You could use several properties of the Fourier transform to reduce it to just a few standard transforms. If will assume

$$\mathcal F(f)(\xi) = \int_{-\infty}^\infty f(x) e^{-i \xi x}\, dx.$$

Alternative definitions add a normalization constant or scale the angular frequency by $2\pi$ to get the spatial frequency.

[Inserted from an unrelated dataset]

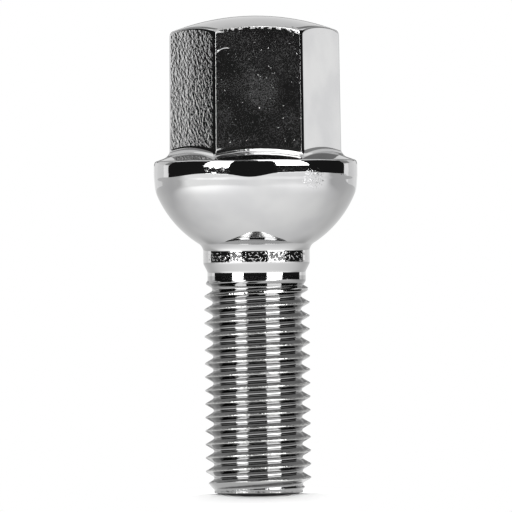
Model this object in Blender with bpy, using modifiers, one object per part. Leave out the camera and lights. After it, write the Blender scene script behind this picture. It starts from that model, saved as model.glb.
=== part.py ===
"""Lug bolt: one forged steel bolt with a hexagon head, a ball seat and a rolled right-hand thread.

It stands on the end of its thread. The origin is the centre of that end face, and +Z runs along
the axis to the head.
"""
from math import asin, cos, hypot, pi, radians, sin, sqrt, tan, tau

import bmesh
import bpy
from mathutils import Matrix

MM = 0.001

# Thread, right hand: its depth follows from the pitch, the two flats and the flanks' slope
THREAD_DIAMETER = 11.76 * MM
THREAD_PITCH = 1.5 * MM
THREAD_CREST = 0.16 * MM
THREAD_ROOT = 0.28 * MM
FLANK_ANGLE = radians(30)
THREAD_LENGTH = 23.8 * MM
FIRST_CREST = 0.3 * MM
END_CHAMFER = 1.31 * MM
END_ANGLE = radians(39.5)
RUNOUT_LENGTH = 1.9 * MM
RUNOUT_ANGLE = radians(20)

# Plain shank above the thread: the neck lies under the crests, the shoulder outside it
NECK_STEP = 0.39 * MM
NECK_LENGTH = 0.85 * MM
SHOULDER_STEP = 0.46 * MM
SHOULDER_LENGTH = 1.3 * MM
SHOULDER_ANGLE = radians(22.5)
SEAT_FILLET = 1.0 * MM

# Hexagon head
HEX_WIDTH = 16.7 * MM
HEX_HEIGHT = 13.75 * MM
HEX_DRAFT = radians(0.5)
HEX_CORNER_RADIUS = 0.78 * MM
HEX_ROOT_FILLET = 0.5 * MM
HEX_TURN = radians(2.6)
DOME_RADIUS = 25.6 * MM
DOME_ROUNDING = 0.28 * MM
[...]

We will use the following properties:

• The convolution theorem: $\mathcal F(fg) = \frac1{2\pi}\mathcal Ff\ast\mathcal Fg$
• The behaviour of the Fourier transform under derivatives: $\mathcal F(f')(\xi) = i\xi\mathcal F(f)(\xi)$
• $\mathcal F(\cos\omega x)(\xi) = \pi\left(\delta(\xi - \omega) + \delta(\xi + \omega)\right)$
• $\mathcal F\left(\frac1{x^2 + a^2}\right)(\xi) = \pi\frac{e^{-a|\xi|}}a$
• $\delta(x - a)\ast f(x) = f(x - a)$

From the hint it follows that you have to compute

$$\mathcal F\left(-\frac b2\cos\omega x\left(\frac d{dx}\frac1{x^2 + a^2}\right)\right) = -\frac b2\mathcal F\left(\cos\omega x\right) \ast \mathcal F\left(\frac d{dx}\frac1{x^2 + a^2}\right).$$

The second factor is

$$\mathcal F\left(\frac d{dx}\frac1{x^2 + a^2}\right) = i\xi\mathcal F\left(\frac1{x^2 + a^2}\right) = i\xi\pi\frac{e^{-a|\xi|}}a.$$

Putting it all together gives us (if I didn't make any mistakes):

$$-\pi i b\xi\frac{e^{-a|\xi - \omega|} + e^{-a|\xi + \omega|}}{2a}.$$

If you take good care of the signs, you could write this in terms of hyperbolic functions.